*Problem:*
Return exactly the listing's lines, from its first line to the line holding "return [(x +", ends included.

*Recorded information:*
** begin **

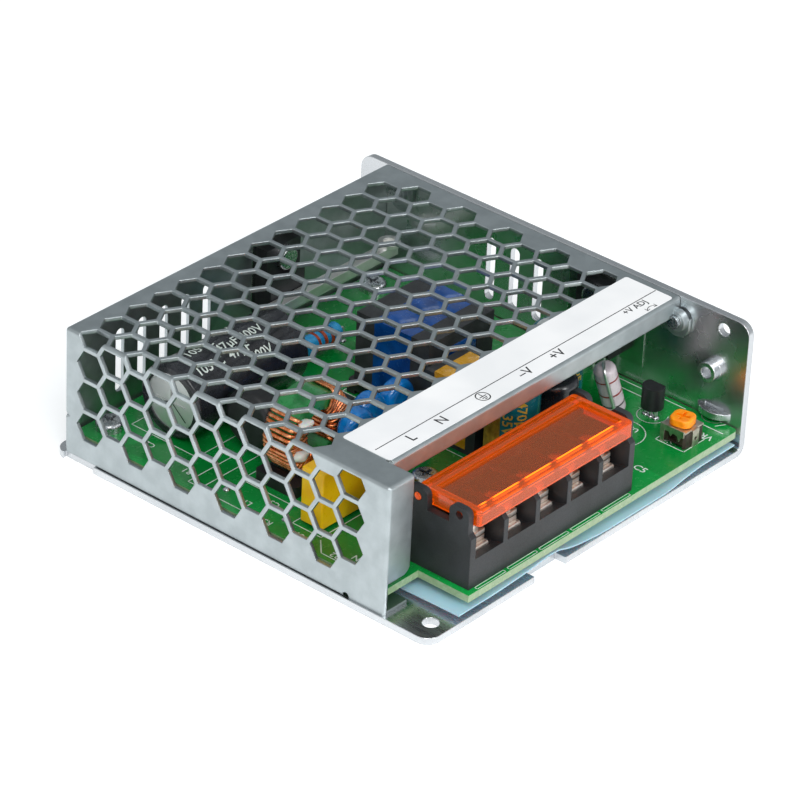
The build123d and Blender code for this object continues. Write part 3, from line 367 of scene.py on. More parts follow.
def arc(x, y, radius, start, end, steps=24):
    """Points on an arc, its angles in degrees."""
    turns = [math.radians(start + (end - start) * i / steps) for i in range(steps + 1)]
    return [(x + radius * math.cos(t), y + radius * math.sin(t)) for t in turns]


def frame_line(x, y, width, depth):
    """The corners of a rectangle, back to its first."""
    return [(x, y), (x + width, y), (x + width, y + depth), (x, y + depth), (x, y)]


def lettering(bm, words, height, x, y, z, turn=0.0):
    """Flat letters facing up, centred on a point and turned in degrees."""
    curve = bpy.data.curves.new("letters", "FONT")
    curve.body = words
    curve.size = height * letter_em
    curve.align_x = "CENTER"
    curve.align_y = "CENTER"
    curve.resolution_u = 2
    curve.offset = height * stroke_growth
    holder = bpy.data.objects.new("letters", curve)
    scene.collection.objects.link(holder)
    flat = bpy.data.meshes.new_from_object(holder.evaluated_get(bpy.context.evaluated_depsgraph_get()))
    bpy.data.objects.remove(holder)
    flat.transform(Matrix.Translation((x, y, z)) @ Matrix.Rotation(math.radians(turn), 4, "Z"))
    bm.from_mesh(flat)
    bpy.data.meshes.remove(flat)


white_ink, tree, shader = start_material("white_epoxy_ink", "#dfe9e2", 0.5)
mottle(tree, shader, 2.0, "#cfdcd4", "#e8f0ea")
grain(tree, shader, 0.6, (0.45, 0.6), 0.006)

ink_z = board_top + ink_lift
bm = bmesh.new()
outlines = [
    frame_line(80.8, 3.1, 6.8, 7.1), arc(77.5, 16.8, 5.3, 0, 360, 40), arc(87.6, 16.3, 3.2, 60, 300),
    [(94.1, 30.5), (94.1, 13.0)], [(91.6, 28.0), (91.6, 22.2)], [(91.6, 27.4), (90.3, 26.6)],
    arc(96.0, 7.0, 2.6, 112, 248), arc(96.0, 7.0, 1.6, 128, 232), [(91.8, 7.0), (91.8, 1.8)],
    [(93.1, 4.6), (95.0, 3.5)], arc(84.4, 6.9, 3.1, 165, 260), [(81.5, 8.6), (82.3, 7.6), (81.7, 6.9)],
    [(74.2, 14.2), (73.6, 13.0)], [(76.6, 21.9), (77.4, 23.0)], arc(*left_capacitor, 6.0, 0, 360, 40),
    arc(*right_capacitor, 5.8, 0, 360, 40), arc(65.4, 24.3, 5.3, 0, 360, 40),
    frame_line(7.2, 33.6, 20.0, 7.4), frame_line(15.6, 19.2, 10.0, 5.8), frame_line(11.8, 44.5, 21.6, 14.0),
    frame_line(11.6, 70.2, 35.4, 17.6), frame_line(4.0, 62.0, 22.5, 3.4),
    frame_line(50.6, 44.4, 23.2, 22.2), frame_line(48.4, 30.4, 14.0, 15.0),
    [(3.2, 14.4), (3.2, 30.0)], [(3.2, 30.0), (6.4, 33.0)], [(3.6, 46.0), (3.6, 60.0)]]
for outline in outlines:
    strip(bm, outline, line_width, ink_z)
for index in range(pole_count):
    slot_frame = frame_line(slot_corner_x + index * pole_pitch, slot_corner_y, slot_width, slot_depth)
    strip(bm, slot_frame, slot_line_width, ink_z)
part_marks = [
    ("VR1", 1.7, 88.7, 4.0, 90), ("U2", 1.4, 80.6, 15.6, 90), ("C6", 1.4, 68.6, 35.8, 0),
    ("R9", 1.3, 78.4, 24.6, 0), ("C5", 1.8, 69.8, 5.4, -90), ("C1", 1.5, 4.9, 37.0, 90),
    ("R2", 1.5, 4.4, 27.4, 90), ("CN1", 1.7, 9.4, 21.6, 0), ("R3", 1.5, 4.0, 44.6, 90),
    ("JP1", 1.6, 4.2, 74.6, 90), ("C3", 1.5, 9.8, 48.0, 90), ("R4", 1.4, 8.6, 60.0, 90),
    ("L1", 1.5, 6.4, 52.0, 90), ("F1", 1.5, 13.6, 27.4, 90), ("R1", 1.5, 6.6, 68.0, 90),
    ("C2", 1.5, 8.6, 80.0, 90), ("C7", 1.4, 48.6, 19.2, 0), ("L2", 1.4, 46.6, 40.0, 90),
    ("N", 1.6, 6.6, 24.0, 90), ("L", 1.6, 6.6, 17.0, 90), ("D1", 1.4, 36.0, 67.5, 0),
    ("T1", 1.6, 77.4, 48.0, 0), ("C9", 1.3, 84.6, 58.0, 0)]
for words, height, x, y, turn in part_marks:
    lettering(bm, words, height, x, y, ink_z, turn)
finish_piece("board_printing", bm, white_ink)


# Solder joints
# Tin solder, drawn up round each lead and set bright and a little uneven.
# Each joint is the same little dome, set on the points where leads meet the board.

def named_inputs(tree, sizes):
    """Give a geometry tree one named input for each size and return its input node and identifiers."""
    tree.interface.new_socket("Geometry", in_out="INPUT", socket_type="NodeSocketGeometry")
    identifiers = {}
    for name, value in sizes.items():
        kind = "NodeSocketInt" if isinstance(value, int) else "NodeSocketFloat"
        identifiers[name] = tree.interface.new_socket(name, in_out="INPUT", socket_type=kind).identifier
    tree.interface.new_socket("Geometry", in_out="OUTPUT", socket_type="NodeSocketGeometry")
    return add(tree, "NodeGroupInput").outputs, identifiers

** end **

*Answer below:*
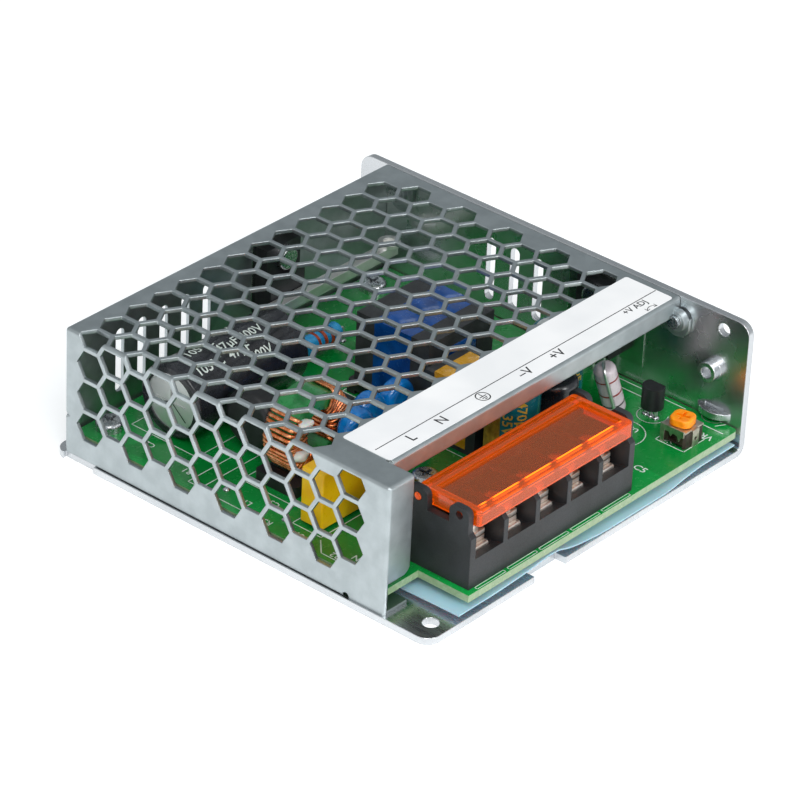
The build123d and Blender code for this object continues. Write part 3, from line 367 of scene.py on. More parts follow.
def arc(x, y, radius, start, end, steps=24):
    """Points on an arc, its angles in degrees."""
    turns = [math.radians(start + (end - start) * i / steps) for i in range(steps + 1)]
    return [(x + radius * math.cos(t), y + radius * math.sin(t)) for t in turns]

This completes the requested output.